■ What the exercise asks
Give the data again, word for word.

■ Source data
##############################

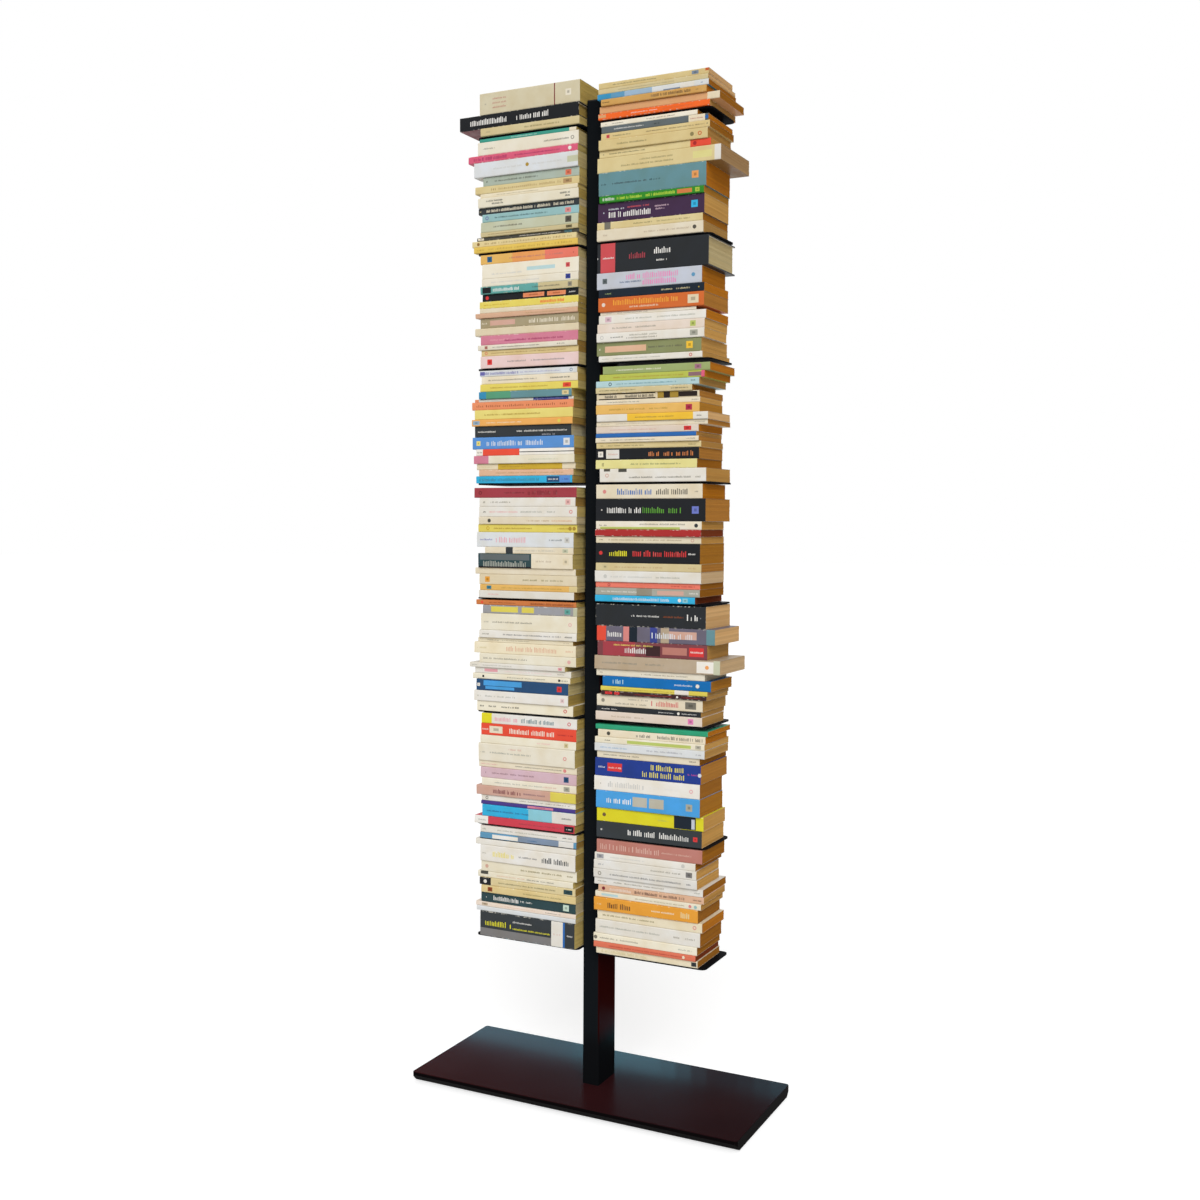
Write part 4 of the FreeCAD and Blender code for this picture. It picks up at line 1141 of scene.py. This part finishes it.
CAMERA_TURN = math.radians(26.90)
CAMERA_DISTANCE = 2.3575
CAMERA_ASIDE = -0.0230
CAMERA_HEIGHT = 0.9741
CAMERA_TILT = math.radians(-2.468)
CAMERA_ROLL = math.radians(0.258)
SENSOR_WIDTH = 36.0
FOCAL_LENGTH = 41.814
CAMERA_SHIFT = (0.01025, -0.0149)

SUN_STRENGTH = 2.2
SUN_SIZE = math.radians(40)
SUN_HEIGHT = math.radians(36)
SUN_ASIDE = math.radians(26)
REFLECTOR_HEIGHT = 0.05
REFLECTOR_MIDDLE = 0.9 * REFLECTOR_HEIGHT
REFLECTOR_BACK = 0.17
REFLECTOR_COLOUR = (0.25, 0.78, 1.0)
REFLECTOR_CARDS = 33
# Places along the row of cards, and how strongly it shines there
REFLECTOR_PLACES = (-0.56, -0.16, -0.06, 0.04, 0.13, 0.19, 0.27, 0.43)
REFLECTOR_STRENGTHS = (20.0, 20.0, 27.0, 25.0, 3.5, 4.0, 11.0, 11.0)
SKY_LIGHT = 0.5
FLOOR_GLOW = 0.55
FLOOR_REACH = 30.0


def make_camera():
    """Camera to the right of the front, a little over half the bookshelf's height, tipped slightly down."""
    data = bpy.data.cameras.new("camera")
    data.sensor_fit = "HORIZONTAL"
    data.sensor_width = SENSOR_WIDTH
    data.lens = FOCAL_LENGTH
    data.shift_x, data.shift_y = CAMERA_SHIFT
    camera = new_object("camera", data)
    outward = Vector((math.sin(CAMERA_TURN), -math.cos(CAMERA_TURN), 0))
    aside = Vector((math.cos(CAMERA_TURN), math.sin(CAMERA_TURN), 0))
    camera.location = outward * CAMERA_DISTANCE + aside * CAMERA_ASIDE + Vector((0, 0, CAMERA_HEIGHT))
    upright = Euler((math.pi / 2 + CAMERA_TILT, 0, CAMERA_TURN)).to_matrix().to_4x4()
    roll = Euler((0, 0, CAMERA_ROLL)).to_matrix().to_4x4()
    camera.rotation_euler = (upright @ roll).to_euler()
    bpy.context.scene.camera = camera


def make_sun():
    """Broad soft light from the front right, above the camera."""
    data = bpy.data.lights.new("sun", "SUN")
    data.energy = SUN_STRENGTH
    data.angle = SUN_SIZE
    sun = new_object("sun", data)
    level = math.cos(SUN_HEIGHT)
    towards = Vector((math.sin(SUN_ASIDE) * level, -math.cos(SUN_ASIDE) * level, math.sin(SUN_HEIGHT)))
    sun.rotation_euler = towards.to_track_quat("Z", "Y").to_euler()


def make_reflectors():
    """Row of pale blue cards standing low behind the base; they show only as sheen on glossy surfaces."""
    start, end = REFLECTOR_PLACES[0], REFLECTOR_PLACES[-1]
    width = (end - start) / REFLECTOR_CARDS
    for number in range(REFLECTOR_CARDS):
        x = start + width * (number + 0.5)
        strength = float(numpy.interp(x, REFLECTOR_PLACES, REFLECTOR_STRENGTHS))
        data = bpy.data.lights.new("reflector", "AREA")
        data.shape = "RECTANGLE"
        data.size, data.size_y = width, REFLECTOR_HEIGHT
        data.color = REFLECTOR_COLOUR
        data.energy = strength * math.pi * width * REFLECTOR_HEIGHT
        reflector = new_object("reflector", data)
        reflector.location = (x, REFLECTOR_BACK, CAD_BOX[0][2] + REFLECTOR_MIDDLE)
        reflector.rotation_euler = Vector((0, 1, 0)).to_track_quat("Z", "Y").to_euler()
        reflector.visible_camera = False
        reflector.visible_diffuse = False


def make_world():
    """White backdrop for the camera and for reflections, and an even grey-white light on the surfaces."""
    world = bpy.data.worlds.new("studio")
    world.use_nodes = True
    tree = world.node_tree
    tree.nodes.clear()
    strength = add(tree, "ShaderNodeMapRange", [seen_by_eye(tree), 0, 1, SKY_LIGHT, 1])
    sky = add(tree, "ShaderNodeBackground", {"Color": linear("ffffff"), "Strength": strength})
    add(tree, "ShaderNodeOutputWorld", {"Surface": sky})
    bpy.context.scene.world = world


def make_floor():
    mesh = bpy.data.meshes.new("floor")
    r = FLOOR_REACH
    mesh.from_pydata([(-r, -r, 0), (r, -r, 0), (r, r, 0), (-r, r, 0)], [], [(0, 1, 2, 3)])
    mesh.materials.append(studio_floor())
    new_object("floor", mesh)


make_camera()
make_sun()
make_reflectors()
make_world()
make_floor()
finish_steelwork()
make_books()
bpy.context.scene.view_settings.view_transform = "Standard"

##############################

■ Worked solution
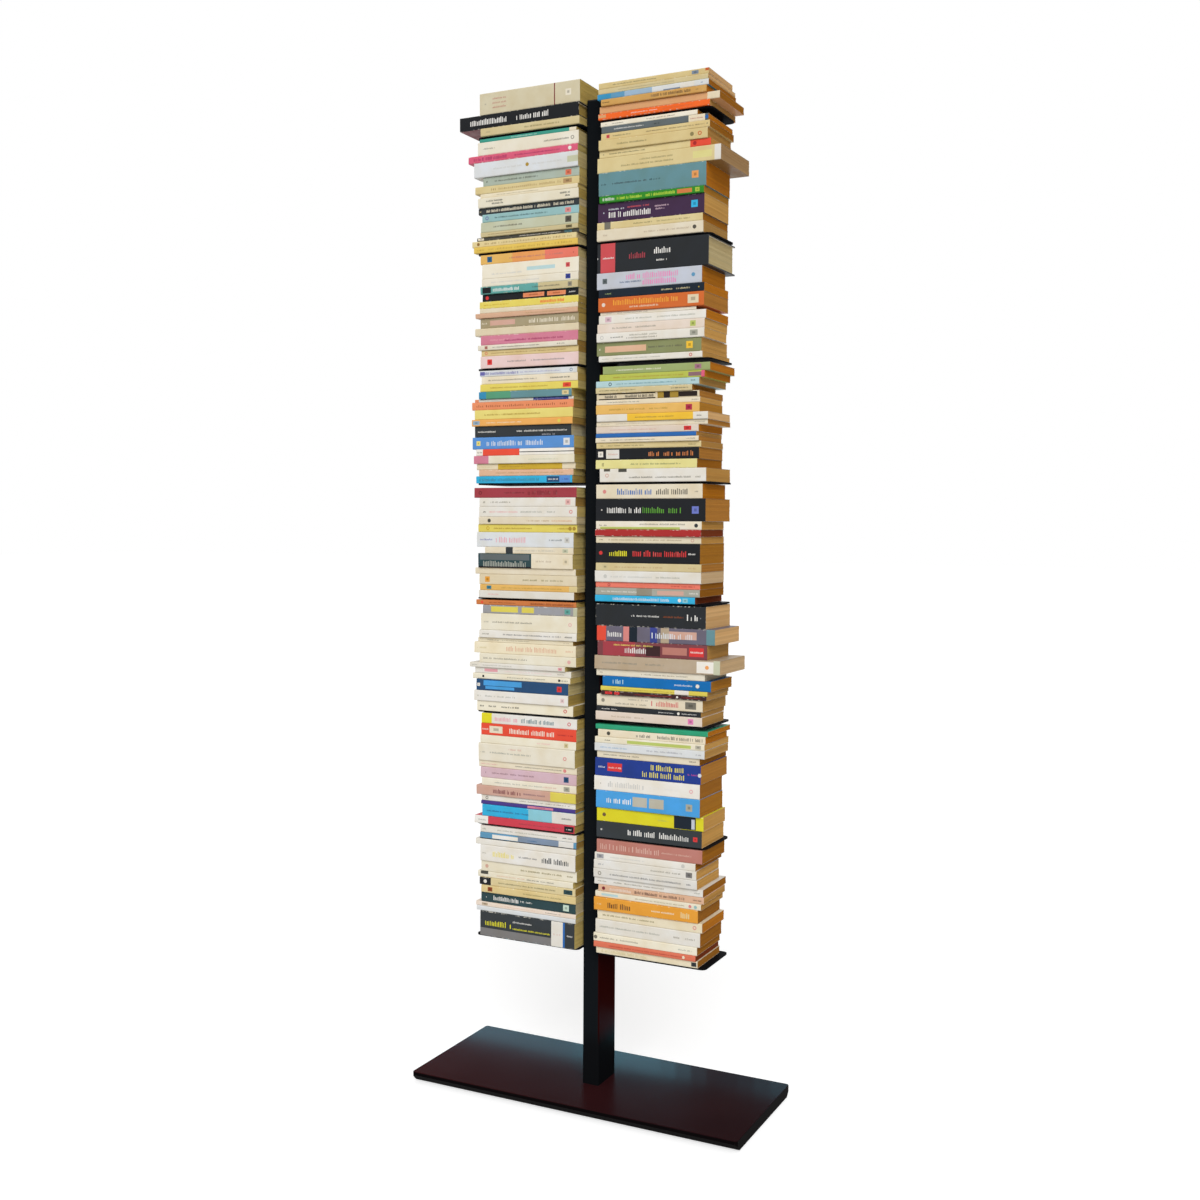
Write part 4 of the FreeCAD and Blender code for this picture. It picks up at line 1141 of scene.py. This part finishes it.
CAMERA_TURN = math.radians(26.90)
CAMERA_DISTANCE = 2.3575
CAMERA_ASIDE = -0.0230
CAMERA_HEIGHT = 0.9741
CAMERA_TILT = math.radians(-2.468)
CAMERA_ROLL = math.radians(0.258)
SENSOR_WIDTH = 36.0
FOCAL_LENGTH = 41.814
CAMERA_SHIFT = (0.01025, -0.0149)

SUN_STRENGTH = 2.2
SUN_SIZE = math.radians(40)
SUN_HEIGHT = math.radians(36)
SUN_ASIDE = math.radians(26)
REFLECTOR_HEIGHT = 0.05
REFLECTOR_MIDDLE = 0.9 * REFLECTOR_HEIGHT
REFLECTOR_BACK = 0.17
REFLECTOR_COLOUR = (0.25, 0.78, 1.0)
REFLECTOR_CARDS = 33
# Places along the row of cards, and how strongly it shines there
REFLECTOR_PLACES = (-0.56, -0.16, -0.06, 0.04, 0.13, 0.19, 0.27, 0.43)
REFLECTOR_STRENGTHS = (20.0, 20.0, 27.0, 25.0, 3.5, 4.0, 11.0, 11.0)
SKY_LIGHT = 0.5
FLOOR_GLOW = 0.55
FLOOR_REACH = 30.0


def make_camera():
    """Camera to the right of the front, a little over half the bookshelf's height, tipped slightly down."""
    data = bpy.data.cameras.new("camera")
    data.sensor_fit = "HORIZONTAL"
    data.sensor_width = SENSOR_WIDTH
    data.lens = FOCAL_LENGTH
    data.shift_x, data.shift_y = CAMERA_SHIFT
    camera = new_object("camera", data)
    outward = Vector((math.sin(CAMERA_TURN), -math.cos(CAMERA_TURN), 0))
    aside = Vector((math.cos(CAMERA_TURN), math.sin(CAMERA_TURN), 0))
    camera.location = outward * CAMERA_DISTANCE + aside * CAMERA_ASIDE + Vector((0, 0, CAMERA_HEIGHT))
    upright = Euler((math.pi / 2 + CAMERA_TILT, 0, CAMERA_TURN)).to_matrix().to_4x4()
    roll = Euler((0, 0, CAMERA_ROLL)).to_matrix().to_4x4()
    camera.rotation_euler = (upright @ roll).to_euler()
    bpy.context.scene.camera = camera


def make_sun():
    """Broad soft light from the front right, above the camera."""
    data = bpy.data.lights.new("sun", "SUN")
    data.energy = SUN_STRENGTH
    data.angle = SUN_SIZE
    sun = new_object("sun", data)
    level = math.cos(SUN_HEIGHT)
    towards = Vector((math.sin(SUN_ASIDE) * level, -math.cos(SUN_ASIDE) * level, math.sin(SUN_HEIGHT)))
    sun.rotation_euler = towards.to_track_quat("Z", "Y").to_euler()


def make_reflectors():
    """Row of pale blue cards standing low behind the base; they show only as sheen on glossy surfaces."""
    start, end = REFLECTOR_PLACES[0], REFLECTOR_PLACES[-1]
    width = (end - start) / REFLECTOR_CARDS
    for number in range(REFLECTOR_CARDS):
        x = start + width * (number + 0.5)
        strength = float(numpy.interp(x, REFLECTOR_PLACES, REFLECTOR_STRENGTHS))
        data = bpy.data.lights.new("reflector", "AREA")
        data.shape = "RECTANGLE"
        data.size, data.size_y = width, REFLECTOR_HEIGHT
        data.color = REFLECTOR_COLOUR
        data.energy = strength * math.pi * width * REFLECTOR_HEIGHT
        reflector = new_object("reflector", data)
        reflector.location = (x, REFLECTOR_BACK, CAD_BOX[0][2] + REFLECTOR_MIDDLE)
        reflector.rotation_euler = Vector((0, 1, 0)).to_track_quat("Z", "Y").to_euler()
        reflector.visible_camera = False
        reflector.visible_diffuse = False


def make_world():
    """White backdrop for the camera and for reflections, and an even grey-white light on the surfaces."""
    world = bpy.data.worlds.new("studio")
    world.use_nodes = True
    tree = world.node_tree
    tree.nodes.clear()
    strength = add(tree, "ShaderNodeMapRange", [seen_by_eye(tree), 0, 1, SKY_LIGHT, 1])
    sky = add(tree, "ShaderNodeBackground", {"Color": linear("ffffff"), "Strength": strength})
    add(tree, "ShaderNodeOutputWorld", {"Surface": sky})
    bpy.context.scene.world = world


def make_floor():
    mesh = bpy.data.meshes.new("floor")
    r = FLOOR_REACH
    mesh.from_pydata([(-r, -r, 0), (r, -r, 0), (r, r, 0), (-r, r, 0)], [], [(0, 1, 2, 3)])
    mesh.materials.append(studio_floor())
    new_object("floor", mesh)


make_camera()
make_sun()
make_reflectors()
make_world()
make_floor()
finish_steelwork()
make_books()
bpy.context.scene.view_settings.view_transform = "Standard"